THE EXERCISE:
Return, word for word, the lines from the line holding "function bend_x() = lever_reach - tab_len;" through the line holding "shown = obj.evaluated_get(depsgraph)". Include both end lines and no others.
--- begin ---
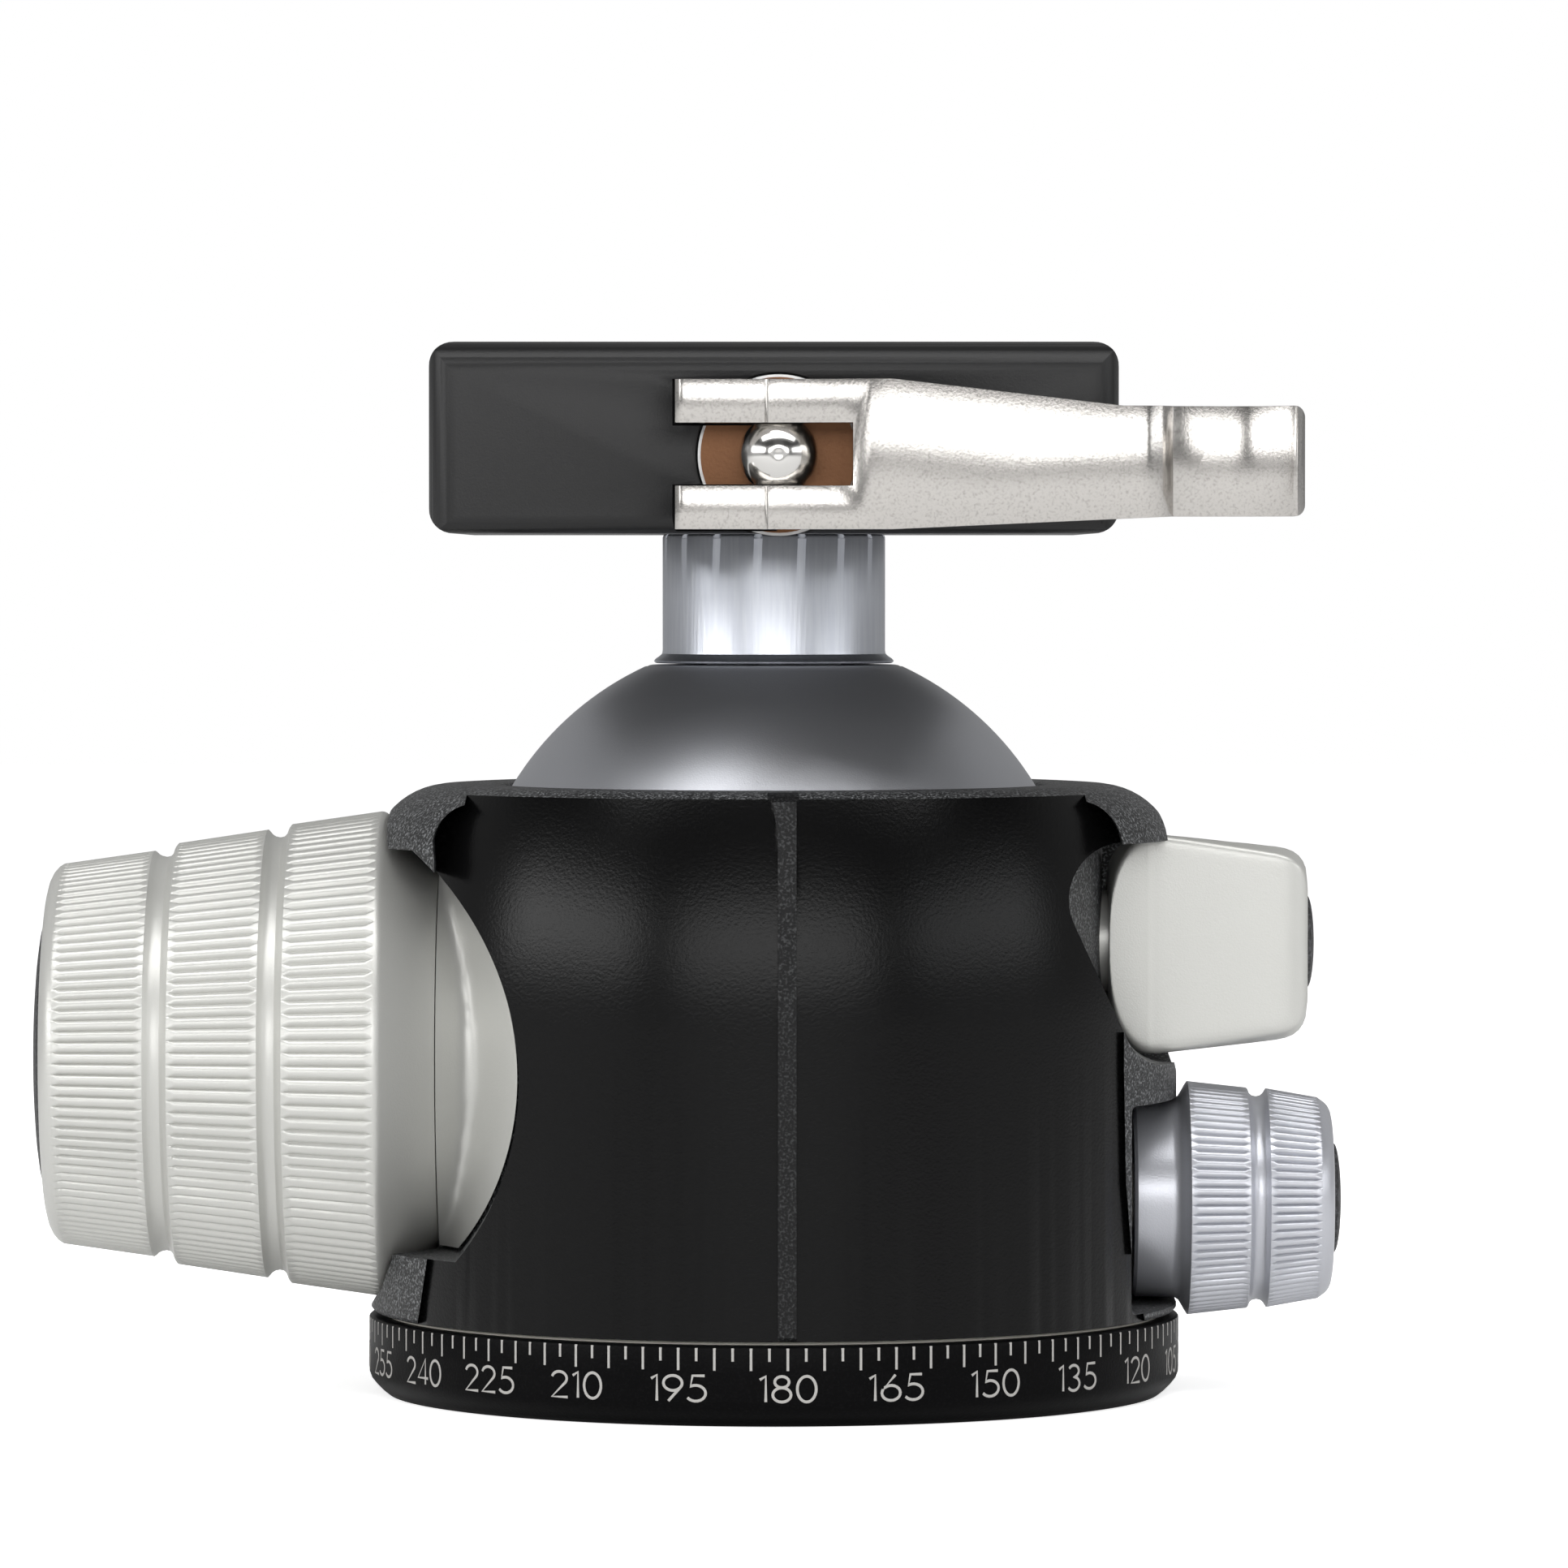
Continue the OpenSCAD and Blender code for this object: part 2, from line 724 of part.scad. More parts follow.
module lock_shoe() {
    color("#9a7a44") difference() {
        translate([0, 0, lock_z]) along_x(-shoe_back, 0, shoe_r, shoe_r);
        translate([0, 0, ball_z]) sphere(liner_in);
        translate([0, -far, 0]) cube([far, 2 * far, far]);
        translate([0, 0, lock_z]) along_x(-far, -shoe_bore_end, shoe_bore_r, shoe_bore_r);
        translate([-ball_r / 2, -far, 0]) cube([far, 2 * far, far]);
    }
}

// Tension knob: a turned body with three flats that leave it nearly triangular
module tension_knob() {
    fall = atan2(tension_r - tension_end_r, tension_end - tension_wide);
    back_r = tension_bush_r + 2 * edge;
    color("#c9cac5") translate([0, 0, tension_z]) difference() {
        rotate([0, 90, 0]) rotate_extrude() polygon(concat([[0, tension_back], [back_r, tension_back]],
            [for (a = [15:15:75]) [back_r + (tension_r - back_r) * sin(a),
                tension_wide - tension_belly * cos(a)]],
            [[tension_r, tension_wide], [tension_end_r + edge, tension_end - 4 * edge],
             [tension_end_r - edge, tension_end - edge], [tension_end_r - 4 * edge, tension_end],
             [0, tension_end]]));
        for (a = [90, 210, 330]) rotate([a, 0, 0])
            translate([tension_back, -far, tension_flat]) rotate([0, fall * flat_lean, 0])
                translate([-over, 0, 0]) cube([far, 2 * far, far]);
        along_x(0, tension_end - edge, screw_r, screw_r);
        along_x(tension_end - tension_cap_in, far, tension_cap_r, tension_cap_r);
        along_x(0, tension_bush_end + gap, tension_bush_r + gap, tension_bush_r + gap);
    }
}

module tension_cap() {
    color("#1c1c1e") translate([0, 0, tension_z])
        domed_cap(tension_end - tension_cap_in, tension_cap_r, 2 * edge, 2 * edge);
}

module tension_screw() {
    color("#8c9094") translate([0, 0, tension_z]) {
        along_x(pad_back + over, tension_end - edge, screw_r, screw_r);
        along_x(pad_bore_end + over, pad_back + 2 * over, screw_tip_r - fit, screw_tip_r - fit);
    }
}

module tension_pad() {
    color("#9a7a44") difference() {
        translate([0, 0, tension_z]) along_x(ball_r / 2, pad_back, pad_r, pad_r);
        translate([0, 0, ball_z]) sphere(liner_in);
        translate([0, 0, tension_z]) along_x(pad_bore_end, far, screw_tip_r, screw_tip_r);
    }
}

// Panning knob and its shoe, which grips the spigot's groove

module pan_knob() {
    lip_r = pan_r - pan_falls[4];
    at = [for (m = pan_marks) pan_back + m];
    rings = concat(
        [[pan_back, pan_collar_r - edge, 0], [pan_back + edge, pan_collar_r, 0],
         [at[0], pan_collar_r, 0], [at[1], pan_collar_r + 4 * edge, 0]],
        band_rings(at[2], at[3], pan_r, pan_r - pan_falls[0], flute_depth, flute_run),
        [[at[4], pan_r - pan_falls[1], 0], [at[5], pan_r - pan_falls[1], 0]],
        band_rings(at[6], at[7], pan_r - pan_falls[2], pan_r - pan_falls[3], flute_depth, flute_run),
        [[pan_end - edge, lip_r, 0], [pan_end, lip_r - 2 * edge, 0]]);
    color("#9aa0a8") translate([0, 0, pan_z]) difference() {
        fluted(rings, pan_flutes);
        along_x(0, pan_end - 2 * over, screw_r, screw_r);
        along_x(0, pan_shoe_back + over, pad_r + gap, pad_r + gap);
    }
}

module pan_cap() {
    color("#1c1c1e") translate([0, 0, pan_z]) domed_cap(pan_end, pan_r / 2 - edge, edge, 2 * edge);
}

module pan_screw() {
    color("#8c9094") translate([0, 0, pan_z]) {
        along_x(pan_shoe_back + over, pan_end - 2 * over, screw_r, screw_r);
        along_x(pan_shoe_back - over, pan_shoe_back + 2 * over, screw_tip_r - fit, screw_tip_r - fit);
    }
}

module pan_shoe() {
    color("#9a7a44") translate([0, 0, pan_z]) difference() {
        union() {
            along_x(pan_shoe_tip, spigot_r, pan_shoe_tip_r, pan_shoe_neck_r);
            along_x(spigot_r, bore_r + fit, pan_shoe_neck_r, pan_shoe_neck_r);
            along_x(bore_r + fit, pan_shoe_back, pad_r, pad_r);
        }
        along_x(pan_shoe_back - 2 * over - gap, far, screw_tip_r, screw_tip_r);
    }
}

// Ball, liner and neck

module ball_liner() {
    color("#e8e4d8") intersection() {
        difference() {
            translate([0, 0, ball_z]) sphere(liner_out);
            translate([0, 0, ball_z]) sphere(liner_in);
        }
        translate([-liner_half_w, -far, ball_z - liner_low])
            cube([2 * liner_half_w, 2 * far, liner_low - liner_high]);
    }
}

module ball() {
    color("#9aa0a8") difference() {
        translate([0, 0, ball_z]) sphere(ball_r);
        translate([-far, -far, shoulder_z]) cube([2 * far, 2 * far, far]);
        translate([0, 0, shoulder_z - tail_depth]) cylinder(h = far, r = tail_r + fit);
    }
}

module stem() {
    foot_z = shoulder_z + seam;
    color("#a0a6ae") difference() {
        union() {
            translate([0, 0, shoulder_z - tail_depth + seam])
                cylinder(h = tail_depth, r = tail_r);
            translate([0, 0, foot_z]) cylinder(h = clamp_z - foot_z, r = neck_r);
            translate([0, 0, foot_z]) cylinder(h = neck_flare, r1 = neck_r + neck_flare, r2 = neck_r);
        }
        translate([0, 0, clamp_z - clamp_screw_len + clamp_head_h + over])
            cylinder(h = clamp_screw_len, r = clamp_screw_r);
    }
}

// Clamp

// The whole clamp block, rounded along all its edges
module clamp_block() {
    intersection() {
        sweep_x(-clamp_len / 2, clamp_len / 2) {
            translate([-clamp_w / 2, clamp_z]) round_rect(clamp_w, 2 * clamp_round, clamp_foot_round);
            translate([-clamp_w / 2, clamp_z + clamp_round])
                round_rect(clamp_w, clamp_h - clamp_round, clamp_round);
            translate([-clamp_w / 2, clamp_z + clamp_round])
                square([clamp_w, clamp_round]);
        }
        sweep_y(-clamp_w, clamp_w) translate([-clamp_len / 2, clamp_z])
            round_rect(clamp_len, clamp_h, clamp_end_round);
        translate([0, 0, clamp_z]) linear_extrude(clamp_h)
            translate([-clamp_len / 2, -clamp_w / 2]) round_rect(clamp_len, clamp_w, clamp_corner);
    }
}

// Side view of the part behind the split, with the groove cut out of it
module body_outline() {
    rise = groove_depth - 2 * lip_h - lip_h;
    w = plate_w / 2;
    polygon([[-w, 0], [far, 0], [far, clamp_top + over], [w - rise, clamp_top + over],
        [w - rise, clamp_top - lip_h], [w, groove_z + 2 * lip_h], [w, groove_z], [-w, groove_z]]);
}

module jaw_outline() {
    rise = groove_depth - 2 * lip_h - lip_h;
    w = plate_w / 2 + split_gap;
    polygon([[-far, 0], [-w, 0], [-w, groove_z + 2 * lip_h], [-w + rise, clamp_top - lip_h],
        [-w + rise, clamp_top + over], [-far, clamp_top + over]]);
}

module clamp_body() {
    color("#2c2c2e") difference() {
        intersection() {
            clamp_block();
            sweep_x(-far, far) body_outline();
        }
        translate([0, 0, groove_z - clamp_head_h - edge]) cylinder(h = far, r = clamp_head_r + fit);
        translate([0, 0, clamp_z - over]) cylinder(h = clamp_h, r = clamp_screw_r);
        translate([pivot_x, 0, pivot_z]) along_y(-far, rod_end_y, rod_r);
        for (x = [-pin_x, pin_x]) translate([x, 0, pin_z]) along_y(-far, -pin_in, pin_r);
    }
}

module clamp_screw() {
    top = groove_z - edge;
    color("#6c7074") difference() {
        union() {
            translate([0, 0, top - clamp_head_h]) cylinder(h = clamp_head_h, r = clamp_head_r);
            translate([0, 0, top - clamp_screw_len]) cylinder(h = clamp_screw_len - edge, r = clamp_screw_r);
        }
        translate([0, 0, top - clamp_head_h / 2]) cylinder(h = far, r = clamp_screw_r - edge, $fn = 6);
    }
}

module pull_rod() {
    color("#c8cacc") {
        intersection() {
            translate([pivot_x, pivot_y, pivot_z]) sphere(rod_ball_r);
            translate([pivot_x, 0, pivot_z]) along_y(-far, pivot_y + rod_ball_back, rod_ball_r + fit);
        }
        translate([pivot_x, 0, pivot_z]) along_y(pivot_y, rod_end_y, rod_r);
    }
}

module guide_pins() {
    color("#c8cacc") for (x = [-pin_x, pin_x])
        translate([x, 0, pin_z]) along_y(-pin_out, -pin_in, pin_r);
}

// Room for the fork's heel as the lever opens and the jaw moves out
module heel_sweep() {
    for (s = [0, 1], open = [0, jaw_travel]) intersection() {
        translate([pivot_x, pivot_y + open, pivot_z + s * slot_h / 2 - (1 - s) * fork_h / 2 - heel_clear])
            cylinder(h = (fork_h - slot_h) / 2 + 2 * heel_clear, r = heel_reach + 5 * heel_clear);
        translate([pivot_x - far - heel_back / 3, -far, 0]) cube([far, 2 * far, 2 * far]);
    }
}

module jaw() {
    color("#2c2c2e") difference() {
        intersection() {
            clamp_block();
            sweep_x(-far, far) jaw_outline();
        }
        translate([pivot_x, 0, pivot_z]) {
            along_y(-far, 0, rod_hole_r);
            along_y(-far, counterbore_y, counterbore_r);
        }
        for (x = [-pin_x, pin_x]) translate([x, 0, pin_z]) along_y(-pin_out - over / 2, 0, pin_r + fit);
        heel_sweep();
    }
}

module steel_washer() {
    color("#b4b6b8") difference() {
        translate([pivot_x, 0, pivot_z]) along_y(washer_face + bronze_t, counterbore_y, steel_r);
        translate([pivot_x, 0, pivot_z]) along_y(-far, 0, rod_hole_r);
        heel_sweep();
    }
}

module bronze_washer() {
    color("#8a5a34") difference() {
        translate([pivot_x, 0, pivot_z]) along_y(washer_face, washer_face + bronze_t, bronze_r);
        translate([pivot_x, 0, pivot_z]) along_y(-far, 0, rod_hole_r);
        heel_sweep();
    }
}

// Lever. The cam's outline keeps its contact with the washer at a steady
// rate: its support distance falls evenly with the opening angle.
function cam_point(a) =
    let (h = cam_h - cam_rate * a * PI / 180)
    [-h * sin(a) + cam_rate * cos(a), h * cos(a) + cam_rate * sin(a)];

module lever_plan() {
    bend = bend_x();
    polygon(concat(
        [[cam_flat, cam_h - fit], [cam_rate, cam_h]],
        [for (i = [1:11]) cam_point(lever_open * i / 11)],
        [[cam_point(lever_open)[0], -heel_back], [-heel_reach + edge, -heel_back],
         [-heel_reach, -heel_back - edge], [-heel_reach, -heel_front + 2 * edge],
         [-heel_reach + 2 * edge, -heel_front], [-slit_x - edge, -heel_front],
         [-slit_x, -heel_front + edge], [-slit_x + 2 * edge, -heel_front + edge]],
        [for (p = arm_front) [p[0], -heel_front - p[1]]],
        [[bend - bend_r, -heel_front - bend_rise]],
        arc(bend - bend_r, -heel_front + bend_r - bend_rise, bend_r, -90, -10, 5),
        arc(bend + bend_r, -heel_front + tab_mid - tab_r, tab_r, 80, 41, 5),
        [[lever_reach, -heel_front + tab_end], [lever_reach - tab_t, -heel_front + tab_end + tab_t]],
        arc(bend + bend_r - tab_t / 2, -heel_front + tab_mid - tab_r + tab_t / 3, tab_r + tab_back, 55, 86, 5),
        [[bend - arm_back[0], -heel_front + arm_back[1]], [bend - arm_back[2], -heel_front + arm_back[3]],
         [cam_flat + arm_back[2], -heel_front + arm_t], [cam_flat + 2, cam_h - 4 * edge]]));
}

// Front view: the fork, the arm that narrows to the right, and the tab
module lever_front() {
    half = fork_h / 2;
    difference() {
        polygon(concat([[-heel_reach, half], [arm_x, half], [arm_x + taper_len, half - taper_drop]],
            arc(lever_reach - tab_round, half - tab_drop - tab_round, tab_round, 90, 0, 4),
            arc(lever_reach - tab_round, -half + tab_lift + tab_round, tab_round, 0, -90, 4),
            [[bend_x(), -half + tab_lift], [arm_x, -half], [-heel_reach, -half]]));
        translate([-far, -slot_h / 2]) square([far + slot_x, slot_h]);
    }
}

function bend_x() = lever_reach - tab_len;

module lever() {
    color("#c4c0ba") translate([pivot_x, pivot_y, pivot_z]) difference() {
        intersection() {
            translate([0, 0, -fork_h]) linear_extrude(2 * fork_h) lever_plan();
            sweep_y(-far, far) lever_front();
        }
        sphere(rod_ball_r + fit);
    }
}

pan_base();
thread_bush();
base_screws();
pan_bearing();
pan_spigot();
snap_ring();
casing();
upper_seat();
lower_seat();
lock_bezel();
tension_bush();
lock_knob();
lock_cap();
lock_spindle();
lock_washer();
lock_shoe();
tension_knob();
tension_cap();
tension_screw();
tension_pad();
pan_knob();
pan_cap();
pan_screw();
pan_shoe();
ball_liner();
ball();
stem();
clamp_body();
clamp_screw();
pull_rod();
guide_pins();
jaw();
bronze_washer();
steel_washer();
lever();
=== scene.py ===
import json
import math
import random
import bpy
import bmesh
from mathutils import Matrix, Vector


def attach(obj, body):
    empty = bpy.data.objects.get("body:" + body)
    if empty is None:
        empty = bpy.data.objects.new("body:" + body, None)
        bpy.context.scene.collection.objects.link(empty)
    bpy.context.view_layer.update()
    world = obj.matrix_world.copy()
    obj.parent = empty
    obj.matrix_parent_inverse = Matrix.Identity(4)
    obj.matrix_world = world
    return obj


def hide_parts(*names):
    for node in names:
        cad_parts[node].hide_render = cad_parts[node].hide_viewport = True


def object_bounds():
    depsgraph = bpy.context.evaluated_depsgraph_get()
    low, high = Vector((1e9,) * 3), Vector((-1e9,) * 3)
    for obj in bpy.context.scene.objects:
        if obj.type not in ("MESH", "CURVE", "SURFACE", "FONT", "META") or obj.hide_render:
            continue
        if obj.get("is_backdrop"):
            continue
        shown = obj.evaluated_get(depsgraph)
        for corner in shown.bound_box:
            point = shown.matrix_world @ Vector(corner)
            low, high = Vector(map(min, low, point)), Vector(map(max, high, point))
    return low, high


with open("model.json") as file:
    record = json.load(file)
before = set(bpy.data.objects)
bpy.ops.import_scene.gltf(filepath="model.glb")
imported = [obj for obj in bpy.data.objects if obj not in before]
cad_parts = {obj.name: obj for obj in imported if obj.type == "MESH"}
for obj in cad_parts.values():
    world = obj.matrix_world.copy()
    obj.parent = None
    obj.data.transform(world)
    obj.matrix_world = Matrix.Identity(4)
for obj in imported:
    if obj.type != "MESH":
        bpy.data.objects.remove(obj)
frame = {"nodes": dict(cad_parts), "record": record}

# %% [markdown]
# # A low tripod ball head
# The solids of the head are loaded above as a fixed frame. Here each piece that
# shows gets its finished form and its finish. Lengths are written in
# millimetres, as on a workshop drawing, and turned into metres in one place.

MM = 0.001
bpy.ops.object.select_all(action="DESELECT")
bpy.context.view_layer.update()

# %% [markdown]
# ## Camera and light
# The head was photographed with a long lens from just above the clamp's
# underside. A long lens far away keeps the knobs from swelling, and a small
# sideways shift puts the neck where the picture has it.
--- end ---
FINISHED TASK:
function bend_x() = lever_reach - tab_len;

module lever() {
    color("#c4c0ba") translate([pivot_x, pivot_y, pivot_z]) difference() {
        intersection() {
            translate([0, 0, -fork_h]) linear_extrude(2 * fork_h) lever_plan();
            sweep_y(-far, far) lever_front();
        }
        sphere(rod_ball_r + fit);
    }
}

pan_base();
thread_bush();
base_screws();
pan_bearing();
pan_spigot();
snap_ring();
casing();
upper_seat();
lower_seat();
lock_bezel();
tension_bush();
lock_knob();
lock_cap();
lock_spindle();
lock_washer();
lock_shoe();
tension_knob();
tension_cap();
tension_screw();
tension_pad();
pan_knob();
pan_cap();
pan_screw();
pan_shoe();
ball_liner();
ball();
stem();
clamp_body();
clamp_screw();
pull_rod();
guide_pins();
jaw();
bronze_washer();
steel_washer();
lever();
=== scene.py ===
import json
import math
import random
import bpy
import bmesh
from mathutils import Matrix, Vector


def attach(obj, body):
    empty = bpy.data.objects.get("body:" + body)
    if empty is None:
        empty = bpy.data.objects.new("body:" + body, None)
        bpy.context.scene.collection.objects.link(empty)
    bpy.context.view_layer.update()
    world = obj.matrix_world.copy()
    obj.parent = empty
    obj.matrix_parent_inverse = Matrix.Identity(4)
    obj.matrix_world = world
    return obj


def hide_parts(*names):
    for node in names:
        cad_parts[node].hide_render = cad_parts[node].hide_viewport = True


def object_bounds():
    depsgraph = bpy.context.evaluated_depsgraph_get()
    low, high = Vector((1e9,) * 3), Vector((-1e9,) * 3)
    for obj in bpy.context.scene.objects:
        if obj.type not in ("MESH", "CURVE", "SURFACE", "FONT", "META") or obj.hide_render:
            continue
        if obj.get("is_backdrop"):
            continue
        shown = obj.evaluated_get(depsgraph)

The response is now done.